Given data:
* BEGIN *

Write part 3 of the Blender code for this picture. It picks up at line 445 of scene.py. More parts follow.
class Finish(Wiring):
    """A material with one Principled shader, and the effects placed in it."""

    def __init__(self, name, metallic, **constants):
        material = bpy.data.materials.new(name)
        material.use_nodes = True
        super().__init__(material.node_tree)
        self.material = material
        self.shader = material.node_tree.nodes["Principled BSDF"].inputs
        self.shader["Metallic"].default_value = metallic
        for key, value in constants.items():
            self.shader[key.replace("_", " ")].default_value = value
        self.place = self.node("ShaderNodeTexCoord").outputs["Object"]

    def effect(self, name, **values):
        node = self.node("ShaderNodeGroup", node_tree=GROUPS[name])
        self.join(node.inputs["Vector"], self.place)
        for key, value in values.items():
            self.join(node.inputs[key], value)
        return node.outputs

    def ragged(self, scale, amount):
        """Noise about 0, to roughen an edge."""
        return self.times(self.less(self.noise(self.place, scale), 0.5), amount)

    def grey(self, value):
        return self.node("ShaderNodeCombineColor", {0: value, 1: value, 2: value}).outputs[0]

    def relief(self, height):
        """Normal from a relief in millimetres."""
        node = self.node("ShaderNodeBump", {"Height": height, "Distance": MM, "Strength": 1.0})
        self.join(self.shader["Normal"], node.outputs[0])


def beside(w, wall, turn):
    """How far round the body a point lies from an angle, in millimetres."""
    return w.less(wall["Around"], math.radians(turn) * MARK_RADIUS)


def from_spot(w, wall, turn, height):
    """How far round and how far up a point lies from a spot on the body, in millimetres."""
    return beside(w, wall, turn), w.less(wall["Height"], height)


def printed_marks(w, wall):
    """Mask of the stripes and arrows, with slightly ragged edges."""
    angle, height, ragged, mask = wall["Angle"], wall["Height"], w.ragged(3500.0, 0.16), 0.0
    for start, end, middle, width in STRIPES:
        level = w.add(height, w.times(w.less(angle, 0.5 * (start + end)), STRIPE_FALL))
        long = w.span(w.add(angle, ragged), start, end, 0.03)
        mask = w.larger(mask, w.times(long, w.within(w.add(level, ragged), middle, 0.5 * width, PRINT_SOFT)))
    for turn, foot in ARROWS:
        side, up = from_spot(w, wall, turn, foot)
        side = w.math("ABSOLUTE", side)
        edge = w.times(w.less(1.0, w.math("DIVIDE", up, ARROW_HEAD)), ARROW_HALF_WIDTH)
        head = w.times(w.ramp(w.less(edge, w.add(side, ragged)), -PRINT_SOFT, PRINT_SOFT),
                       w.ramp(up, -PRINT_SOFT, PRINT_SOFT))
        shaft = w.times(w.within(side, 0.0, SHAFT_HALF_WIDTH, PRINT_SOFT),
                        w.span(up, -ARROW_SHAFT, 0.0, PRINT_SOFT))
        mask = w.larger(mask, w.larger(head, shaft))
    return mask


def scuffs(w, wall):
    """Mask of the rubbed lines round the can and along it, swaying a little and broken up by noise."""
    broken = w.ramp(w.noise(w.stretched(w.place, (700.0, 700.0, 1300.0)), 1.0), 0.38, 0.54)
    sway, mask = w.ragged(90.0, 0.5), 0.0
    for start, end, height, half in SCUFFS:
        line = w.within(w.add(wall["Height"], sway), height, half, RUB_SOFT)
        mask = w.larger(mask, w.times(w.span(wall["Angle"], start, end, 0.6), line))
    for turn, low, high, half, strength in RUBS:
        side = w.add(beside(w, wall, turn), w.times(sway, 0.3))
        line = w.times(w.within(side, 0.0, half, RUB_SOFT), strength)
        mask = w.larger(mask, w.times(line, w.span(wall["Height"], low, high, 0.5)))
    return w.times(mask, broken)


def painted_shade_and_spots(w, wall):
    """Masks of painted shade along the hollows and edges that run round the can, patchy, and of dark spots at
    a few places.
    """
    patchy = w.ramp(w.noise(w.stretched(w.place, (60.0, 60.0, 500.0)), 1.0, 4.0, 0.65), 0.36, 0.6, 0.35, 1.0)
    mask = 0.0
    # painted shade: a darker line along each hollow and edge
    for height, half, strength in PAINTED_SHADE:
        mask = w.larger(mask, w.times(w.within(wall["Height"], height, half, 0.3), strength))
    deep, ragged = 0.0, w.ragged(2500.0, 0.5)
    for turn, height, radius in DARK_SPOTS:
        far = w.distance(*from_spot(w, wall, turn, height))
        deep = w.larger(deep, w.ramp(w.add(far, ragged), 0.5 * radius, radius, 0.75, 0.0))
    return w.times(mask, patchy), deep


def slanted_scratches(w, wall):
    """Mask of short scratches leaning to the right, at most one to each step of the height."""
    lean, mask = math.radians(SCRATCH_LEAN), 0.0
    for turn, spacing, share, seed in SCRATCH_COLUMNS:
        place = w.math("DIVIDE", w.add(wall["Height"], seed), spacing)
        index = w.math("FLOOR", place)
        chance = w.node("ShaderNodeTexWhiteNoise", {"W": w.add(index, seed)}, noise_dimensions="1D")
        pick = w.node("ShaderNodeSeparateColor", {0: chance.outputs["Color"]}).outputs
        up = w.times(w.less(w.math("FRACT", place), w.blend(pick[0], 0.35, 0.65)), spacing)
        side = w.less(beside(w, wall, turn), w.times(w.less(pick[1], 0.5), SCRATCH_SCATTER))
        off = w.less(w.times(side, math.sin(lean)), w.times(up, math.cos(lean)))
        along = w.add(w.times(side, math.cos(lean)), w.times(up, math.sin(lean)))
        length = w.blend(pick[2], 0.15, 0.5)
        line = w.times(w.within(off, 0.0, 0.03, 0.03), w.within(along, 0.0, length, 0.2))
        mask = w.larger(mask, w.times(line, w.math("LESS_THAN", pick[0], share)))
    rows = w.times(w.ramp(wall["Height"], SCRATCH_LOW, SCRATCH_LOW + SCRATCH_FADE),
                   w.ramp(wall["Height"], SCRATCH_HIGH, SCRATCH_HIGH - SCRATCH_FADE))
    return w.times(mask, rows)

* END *

Given request: Return the material exactly as it stands.

Full solution:
Write part 3 of the Blender code for this picture. It picks up at line 445 of scene.py. More parts follow.
class Finish(Wiring):
    """A material with one Principled shader, and the effects placed in it."""

    def __init__(self, name, metallic, **constants):
        material = bpy.data.materials.new(name)
        material.use_nodes = True
        super().__init__(material.node_tree)
        self.material = material
        self.shader = material.node_tree.nodes["Principled BSDF"].inputs
        self.shader["Metallic"].default_value = metallic
        for key, value in constants.items():
            self.shader[key.replace("_", " ")].default_value = value
        self.place = self.node("ShaderNodeTexCoord").outputs["Object"]

    def effect(self, name, **values):
        node = self.node("ShaderNodeGroup", node_tree=GROUPS[name])
        self.join(node.inputs["Vector"], self.place)
        for key, value in values.items():
            self.join(node.inputs[key], value)
        return node.outputs

    def ragged(self, scale, amount):
        """Noise about 0, to roughen an edge."""
        return self.times(self.less(self.noise(self.place, scale), 0.5), amount)

    def grey(self, value):
        return self.node("ShaderNodeCombineColor", {0: value, 1: value, 2: value}).outputs[0]

    def relief(self, height):
        """Normal from a relief in millimetres."""
        node = self.node("ShaderNodeBump", {"Height": height, "Distance": MM, "Strength": 1.0})
        self.join(self.shader["Normal"], node.outputs[0])


def beside(w, wall, turn):
    """How far round the body a point lies from an angle, in millimetres."""
    return w.less(wall["Around"], math.radians(turn) * MARK_RADIUS)


def from_spot(w, wall, turn, height):
    """How far round and how far up a point lies from a spot on the body, in millimetres."""
    return beside(w, wall, turn), w.less(wall["Height"], height)


def printed_marks(w, wall):
    """Mask of the stripes and arrows, with slightly ragged edges."""
    angle, height, ragged, mask = wall["Angle"], wall["Height"], w.ragged(3500.0, 0.16), 0.0
    for start, end, middle, width in STRIPES:
        level = w.add(height, w.times(w.less(angle, 0.5 * (start + end)), STRIPE_FALL))
        long = w.span(w.add(angle, ragged), start, end, 0.03)
        mask = w.larger(mask, w.times(long, w.within(w.add(level, ragged), middle, 0.5 * width, PRINT_SOFT)))
    for turn, foot in ARROWS:
        side, up = from_spot(w, wall, turn, foot)
        side = w.math("ABSOLUTE", side)
        edge = w.times(w.less(1.0, w.math("DIVIDE", up, ARROW_HEAD)), ARROW_HALF_WIDTH)
        head = w.times(w.ramp(w.less(edge, w.add(side, ragged)), -PRINT_SOFT, PRINT_SOFT),
                       w.ramp(up, -PRINT_SOFT, PRINT_SOFT))
        shaft = w.times(w.within(side, 0.0, SHAFT_HALF_WIDTH, PRINT_SOFT),
                        w.span(up, -ARROW_SHAFT, 0.0, PRINT_SOFT))
        mask = w.larger(mask, w.larger(head, shaft))
    return mask


def scuffs(w, wall):
    """Mask of the rubbed lines round the can and along it, swaying a little and broken up by noise."""
    broken = w.ramp(w.noise(w.stretched(w.place, (700.0, 700.0, 1300.0)), 1.0), 0.38, 0.54)
    sway, mask = w.ragged(90.0, 0.5), 0.0
    for start, end, height, half in SCUFFS:
        line = w.within(w.add(wall["Height"], sway), height, half, RUB_SOFT)
        mask = w.larger(mask, w.times(w.span(wall["Angle"], start, end, 0.6), line))
    for turn, low, high, half, strength in RUBS:
        side = w.add(beside(w, wall, turn), w.times(sway, 0.3))
        line = w.times(w.within(side, 0.0, half, RUB_SOFT), strength)
        mask = w.larger(mask, w.times(line, w.span(wall["Height"], low, high, 0.5)))
    return w.times(mask, broken)


def painted_shade_and_spots(w, wall):
    """Masks of painted shade along the hollows and edges that run round the can, patchy, and of dark spots at
    a few places.
    """
    patchy = w.ramp(w.noise(w.stretched(w.place, (60.0, 60.0, 500.0)), 1.0, 4.0, 0.65), 0.36, 0.6, 0.35, 1.0)
    mask = 0.0
    # painted shade: a darker line along each hollow and edge
    for height, half, strength in PAINTED_SHADE:
        mask = w.larger(mask, w.times(w.within(wall["Height"], height, half, 0.3), strength))
    deep, ragged = 0.0, w.ragged(2500.0, 0.5)
    for turn, height, radius in DARK_SPOTS:
        far = w.distance(*from_spot(w, wall, turn, height))
        deep = w.larger(deep, w.ramp(w.add(far, ragged), 0.5 * radius, radius, 0.75, 0.0))
    return w.times(mask, patchy), deep


def slanted_scratches(w, wall):
    """Mask of short scratches leaning to the right, at most one to each step of the height."""
    lean, mask = math.radians(SCRATCH_LEAN), 0.0
    for turn, spacing, share, seed in SCRATCH_COLUMNS:
        place = w.math("DIVIDE", w.add(wall["Height"], seed), spacing)
        index = w.math("FLOOR", place)
        chance = w.node("ShaderNodeTexWhiteNoise", {"W": w.add(index, seed)}, noise_dimensions="1D")
        pick = w.node("ShaderNodeSeparateColor", {0: chance.outputs["Color"]}).outputs
        up = w.times(w.less(w.math("FRACT", place), w.blend(pick[0], 0.35, 0.65)), spacing)
        side = w.less(beside(w, wall, turn), w.times(w.less(pick[1], 0.5), SCRATCH_SCATTER))
        off = w.less(w.times(side, math.sin(lean)), w.times(up, math.cos(lean)))
        along = w.add(w.times(side, math.cos(lean)), w.times(up, math.sin(lean)))
        length = w.blend(pick[2], 0.15, 0.5)
        line = w.times(w.within(off, 0.0, 0.03, 0.03), w.within(along, 0.0, length, 0.2))
        mask = w.larger(mask, w.times(line, w.math("LESS_THAN", pick[0], share)))
    rows = w.times(w.ramp(wall["Height"], SCRATCH_LOW, SCRATCH_LOW + SCRATCH_FADE),
                   w.ramp(wall["Height"], SCRATCH_HIGH, SCRATCH_HIGH - SCRATCH_FADE))
    return w.times(mask, rows)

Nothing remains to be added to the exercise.